Hi all,
the Intel Compiler 14.0.3 does not insert software prefetches for the following linear test program
#include <iostream> #include <immintrin.h> int main() { const int elements = 1e7; const int mem_size = 16 * elements * sizeof(float); // 640 MB float *vec_a = (float*)_mm_malloc( mem_size, 64 ); float *vec_b = (float*)_mm_malloc( mem_size, 64 ); // initialization for ( int i = 0; i < 16*elements ; ++i ) { vec_a[i] = 0.8f; vec_b[i] = 0.6f; } #pragma omp parallel { const __m512 mass_ = _mm512_set1_ps( 0.123f ); __m512 vec_a_, vec_b_; #pragma omp for schedule(static) for ( int i = 0; i < 16*elements ; i += 16 ) { vec_a_ = _mm512_load_ps( vec_a + i ); vec_b_ = _mm512_load_ps( vec_b + i ); vec_a_ = _mm512_fmadd_ps( mass_, vec_a_, vec_b_ ); _mm512_storenrngo_ps( vec_b + i, vec_a_ ); } } // prevent deadcode optimizations float delta = 0.0f; for ( int i = 0; i < 16*elements ; ++i ) { delta += vec_b[i]; } std::cout << delta << std::endl; _mm_free( vec_a ); _mm_free( vec_b ); }
The Compiler generates the following assembler (icpc -O3 -mmic -openmp -S -masm=intel linear.cpp)

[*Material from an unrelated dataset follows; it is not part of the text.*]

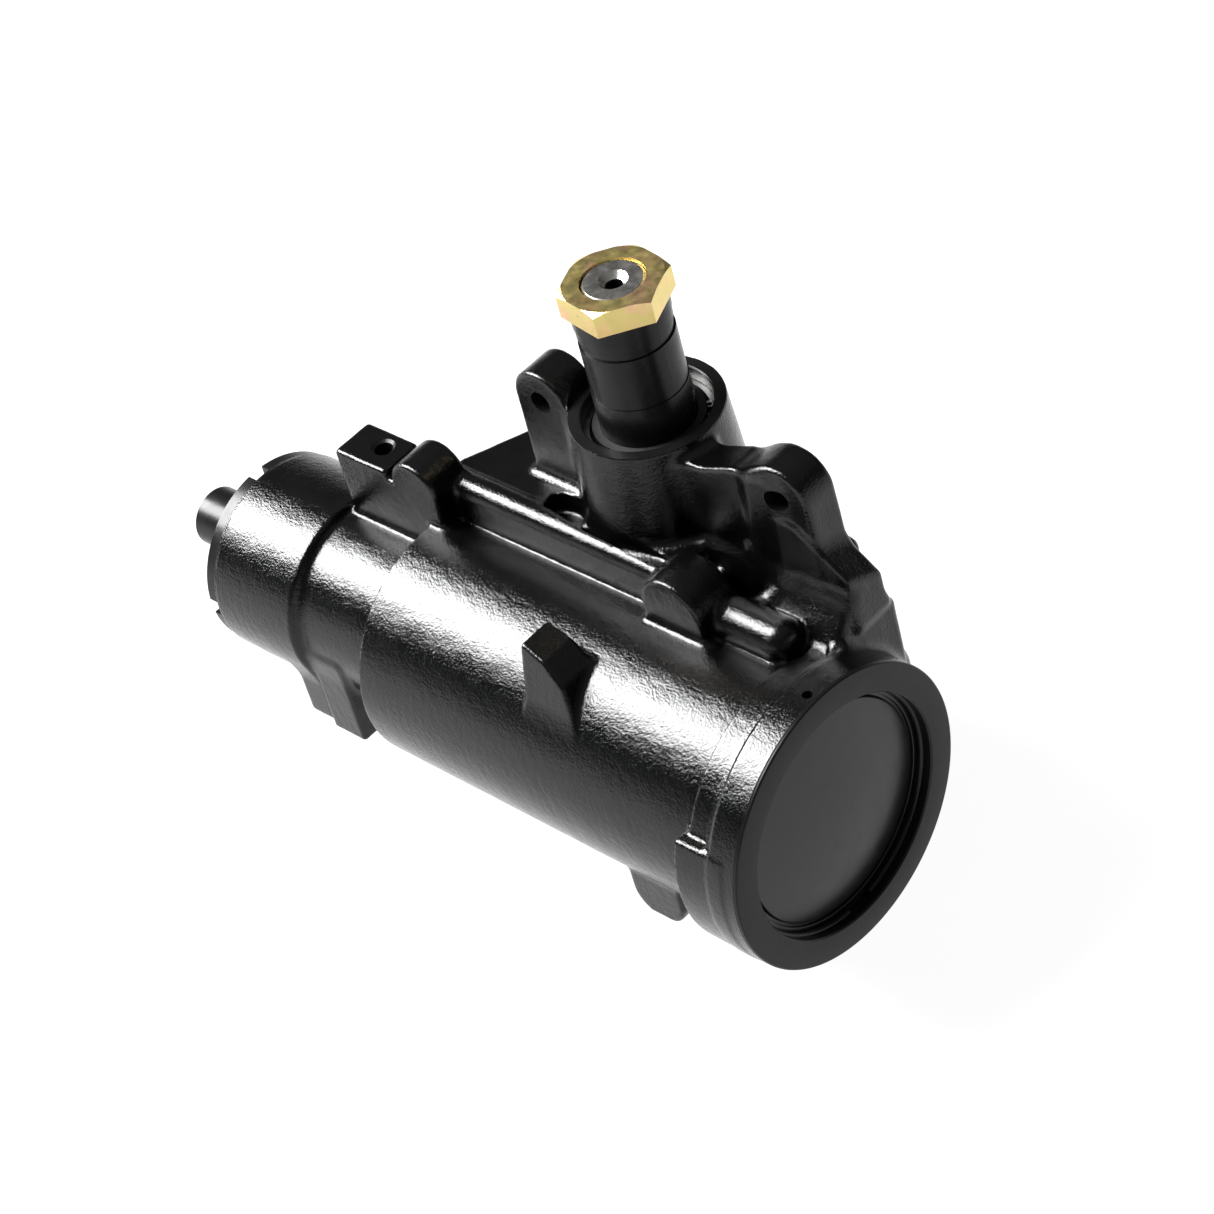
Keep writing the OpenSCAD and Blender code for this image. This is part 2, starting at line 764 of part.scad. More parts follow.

..B1.36: mov r8, QWORD PTR [r13] add rcx, 16 vmovaps zmm0, ZMMWORD PTR [r8+rax] mov dl, dl mov r9, QWORD PTR [r14] vfmadd213ps zmm0, zmm1, ZMMWORD PTR [r9+rax] vmovnrngoaps ZMMWORD PTR [r9+rax], zmm0 add rax, 64 cmp rcx, rdx jle ..B1.36
so... no software prefetches. Of course, I could insert prefetch intrinsics, but I guess that the compiler should be much better in doing that for a linear memory access? I did try to use #pragma prefetch and -opt-prefetch=4 with no success. It seems to be a compiler problem, because the Intel compiler 15.0b does insert prefetch instructions.
However, the current 15.0b compiler generates a 30% slower code for my bigger program.
So my question is: How can I force the 14.0 compiler to insert software prefetches for linear intrinsics code?
Thanks,
Patrick